The report suggests this doesn't always happen in New York. From the interviewing of Defense attorneys, there is a belief that "prosecutors ask for bail, including in cases they know are likely to be dismissed-as 34.5 percent of misdemeanor arrest cases are-simply to get pleas from defendants who will not want to languish in pretrial detention. Prosecutors deny this." However, the report questions what other reasons would explain why prosecutors would require bail for cases involving petty crime, most of which will never be tried.

Timothy Murray, executive director of the Pretrial Justice Institute, commented of prosecutors, most of whom he believes work in good faith, "But woven into their mindset is the idea you should somehow 'pay' from the moment of arrest, that you owe the system something just by virtue of being accused...because they implicitly believe-and must believe-that people who are arrested are guilty."

They also cite numbers that show in 22 percent of nonfelony cases with a detained defendant, the defendant was ultimately acquitted or the case was dismissed.
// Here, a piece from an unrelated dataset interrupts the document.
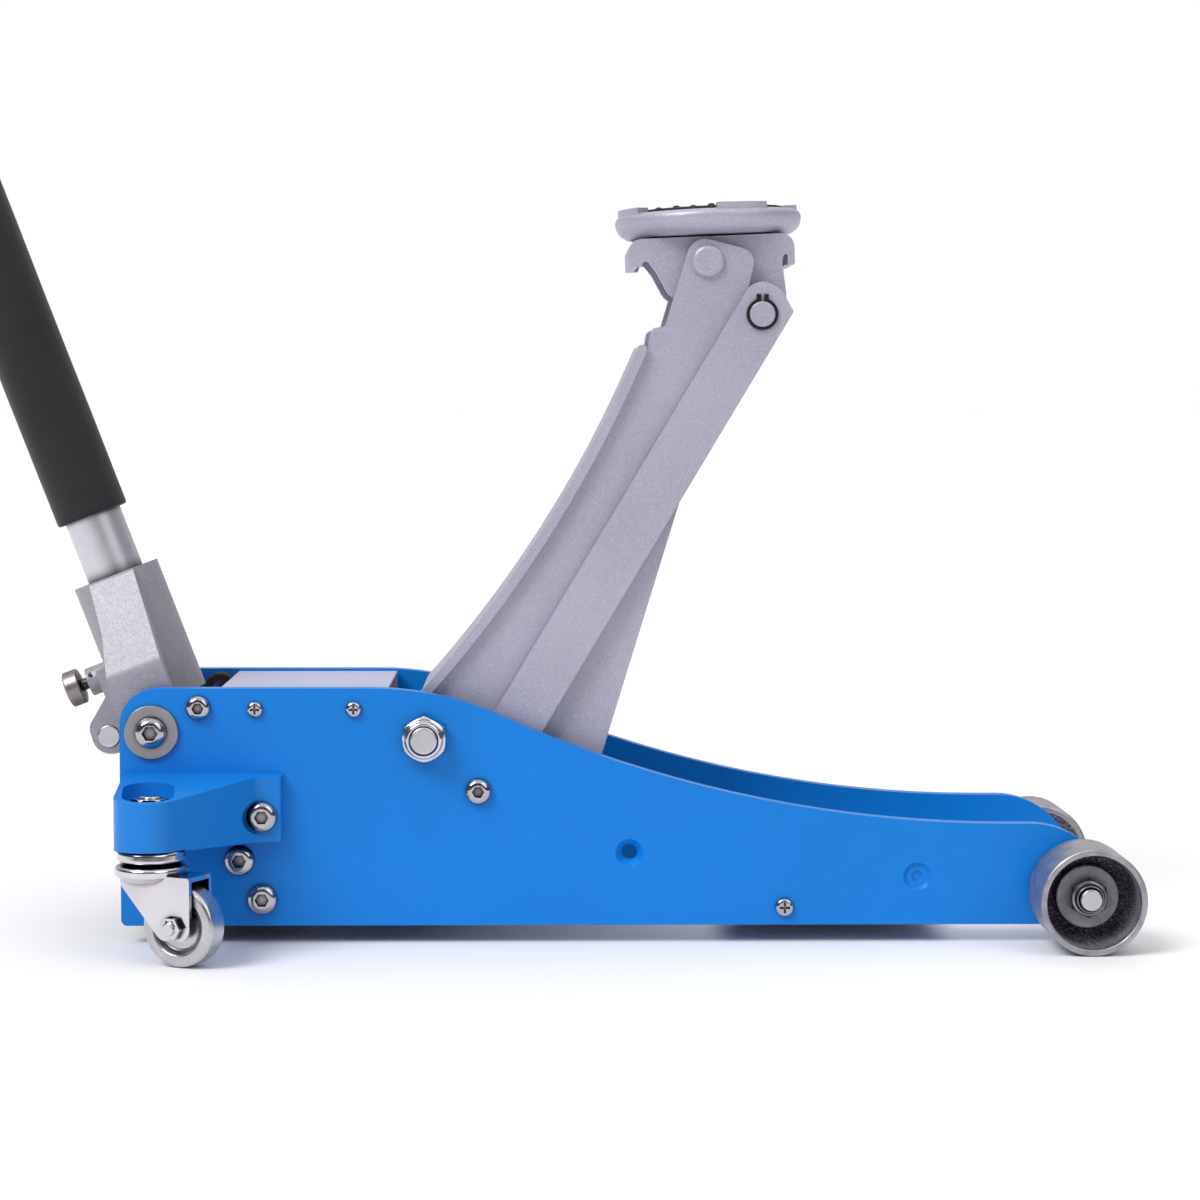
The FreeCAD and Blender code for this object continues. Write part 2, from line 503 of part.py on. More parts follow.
def make_pump():
    reach = "plate_inner - side_gap"
    block = box("block", ("block_back", f"-({reach})", "block_foot"),
                ("block_front - block_back", f"2 * ({reach})", "block_top - block_foot"))
    parts = []
    drills = [cylinder("ram_drill", "barrel_radius", "block_front - barrel_back + 5",
                       ("barrel_back", 0, "ram_axis_z"), (0, 1, 0), 90)]
    for at, side in enumerate(("-1", "1")):
        y = f"{side} * pump_y"
        parts.append(cylinder(f"pump_{at}", "pump_barrel", "pump_top - pump_foot",
                              ("pump_x", y, "pump_foot")))
        parts.append(box(f"pump_arm_{at}", ("pump_x", f"{y} - pump_barrel", 20),
                         ("block_back - pump_x + 2", "2 * pump_barrel", "pump_top - 24")))
        drills.append(cylinder(f"pump_drill_{at}", "plunger_radius + running_gap", 60,
                               ("pump_x", y, "pump_foot + 2")))
        hook_y = f"{side} * spring_y"
        parts.append(cylinder(f"hook_{at}", 2.2, "spring_x - block_front + 2.5",
                              ("block_front - 2", hook_y, "spring_z"), (0, 1, 0), 90))
    for at, (x, z) in enumerate((("lower_bolt_x", "lower_bolt_z"), ("foot_bolt_x", "foot_bolt_z"),
                                 ("bracket_bolt_x", "bracket_bolt_z"))):
        for side, start in (("left", "plate_inner"), ("right", "bolt_depth - plate_inner")):
            drills.append(cylinder(f"block_drill_{at}_{side}", "block_bolt", "bolt_depth",
                                   (x, start, z),
                                   (1, 0, 0), 90))
    valve_foot = ("pivot_x + handle_offset * cos(lean) + (valve_reach + 1) * sin(lean)", 0,
                  "pivot_z + handle_offset * sin(lean) - (valve_reach + 1) * cos(lean)")
    drills.append(cylinder("valve_drill", "valve_radius + running_gap", 40, valve_foot, (0, 1, 0),
                           "-lean"))
    whole = joined("Fuse", "block", block, *parts)
    keep("pump_block", set_back(joined("Cut", "block", whole, *drills)))

    barrel = turned("barrel", [(0, "barrel_back", 0), ("barrel_radius", "barrel_back", 0),
                               ("barrel_radius", "barrel_front", 1.5),
                               ("ram_radius + running_gap", "barrel_front", 0),
                               ("ram_radius + running_gap", "barrel_front - 5", 0),
                               ("bore_radius", "barrel_front - 5", 0),
                               ("bore_radius", "barrel_back + 4", 0),
                               (0, "barrel_back + 4", 0)])
    keep("ram_cylinder", set_back(barrel, "0", "0", "ram_axis_z", (0, 1, 0), 90))
    tank = turned("tank", [("barrel_radius", "tank_front - tank_skin", 0),
                           ("tank_radius - tank_skin", "tank_front - tank_skin", 0),
                           ("tank_radius - tank_skin", "block_front", 0),
                           ("tank_radius", "block_front", 0),
                           ("tank_radius", "tank_front", 3), ("barrel_radius", "tank_front", 0)])
    keep("oil_tank", set_back(tank, "0", "0", "ram_axis_z", (0, 1, 0), 90))

    plunger = turned("plunger", [(0, "plunger_foot", 0), ("plunger_radius", "plunger_foot", 0.5),
                                 ("plunger_radius", "plunger_top - 4", 0),
                                 ("pump_barrel", "plunger_top - 4", 0.5),
                                 ("pump_barrel", "plunger_top", 1), (0, "plunger_top", 0)])
    both_sides("pump_plungers", [set_back(plunger, "pump_x", "-pump_y")])
    spring = turned("plunger_coil", [("spring_radius - 1.6", "pump_top", 0),
                                     ("spring_radius", "pump_top", 0),
                                     ("spring_radius", "plunger_top - 4", 0),
                                     ("spring_radius - 1.6", "plunger_top - 4", 0)])
    both_sides("plunger_springs", [set_back(spring, "pump_x", "-pump_y")])


def ram_pin_x():
    """Where the ram pin stands ahead of the arm shaft with the arm raised."""
    return "(arm_x + crank_radius * sin(crank_angle))"


def make_ram():
    pin = ram_pin_x()
    rod = cylinder("ram_bar", "ram_radius", f"{pin} - yoke_back - piston_x + 2",
                   ("piston_x", 0, "ram_axis_z"),
                   (0, 1, 0), 90)
    piston = cylinder("ram_piston", "bore_radius - running_gap", 8, ("piston_x", 0, "ram_axis_z"),
                      (0, 1, 0), 90)
    low = "arm_z - crank_radius - slot_half"
    high = "ram_z + slot_half"
    yoke = pad("yoke", "XZ_Plane", [(f"{pin} - yoke_back", f"{low} - 5", 4),
                                    (f"{pin} + yoke_front", f"{low} - 5", 4),
                                    (f"{pin} + yoke_front", f"{high} + 5", 4),
                                    (f"{pin} - yoke_back", f"{high} + 5", 4)], [], "-yoke_half",
                                    "2 * yoke_half")
    slot = pad("yoke_slot", "XZ_Plane", [(f"{pin} - slot_half", f"{low} - 0.6", "slot_half - 0.4"),
                                         (f"{pin} + slot_half", f"{low} - 0.6", "slot_half - 0.4"),
                                         (f"{pin} + slot_half", f"{high} + 0.6", "slot_half - 0.4"),
                                         (f"{pin} - slot_half", f"{high} + 0.6", "slot_half - 0.4")],
               [], "-yoke_half - 1", "2 * yoke_half + 2")
    solid = joined("Fuse", "ram", rod, piston, yoke)
    keep("ram_rod", set_back(joined("Cut", "ram", solid, slot)))


def make_return_springs():
    """Two coils from the block's hooks to the ram pin, each kept as a plain bar of its outer size."""
    rise = "(ram_z - spring_z)"
    run = f"({ram_pin_x()} - spring_x)"
    coil = cylinder("return_coil", "return_radius", f"sqrt({run}^2 + {rise}^2) - ram_pin_radius - 1.9",
                    ("spring_x - origin_x + 1.5", "-spring_y", "spring_z"), (0, 1, 0),
                    f"atan2({run}; {rise})")
    both_sides("return_springs", [coil])


def make_release_valve():
    """A spindle in line with the resting handle, its ball head at the handle's own foot."""
    spindle = turned("valve_spindle", [(0, "-valve_reach", 0), ("valve_radius", "-valve_reach", 0.6),
                                       ("valve_radius", -16, 0.6), (3, -15, 0), (3, 0, 0), (0, 0, 0)])
    ball = primitive("Sphere", "valve_head", {"Radius": "valve_ball"})
    spindle = joined("Fuse", "valve", spindle, ball)
    keep("release_valve", on_handle_axis(spindle))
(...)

In an additional 24 percent of cases with detention, the defendant was convicted but the sentence did not include any jail, not even the time they have already served.

This means that nearly half of detained, nonfelony defendants served time in jail only because they were unable to post bail.

Much Needed and Long Overdue

Human Rights Watch makes some suggestions as how to improve New York's bail system and many of them would apply to all jurisdictions. Nevertheless, as they note, "Judges, prosecutors and defense attorneys should not accept such pretrial detention as inevitable, much less desirable. They should vigorously, consistently, and where necessary, creatively exercise their respective authority under the law to try to ensure nonfelony defendants are not incarcerated pretrial for want of the funds to buy their freedom. We are asking in short, for a change in the way business is done with regard to bail setting and its outcomes. It may not be easy, but it is much needed and long overdue."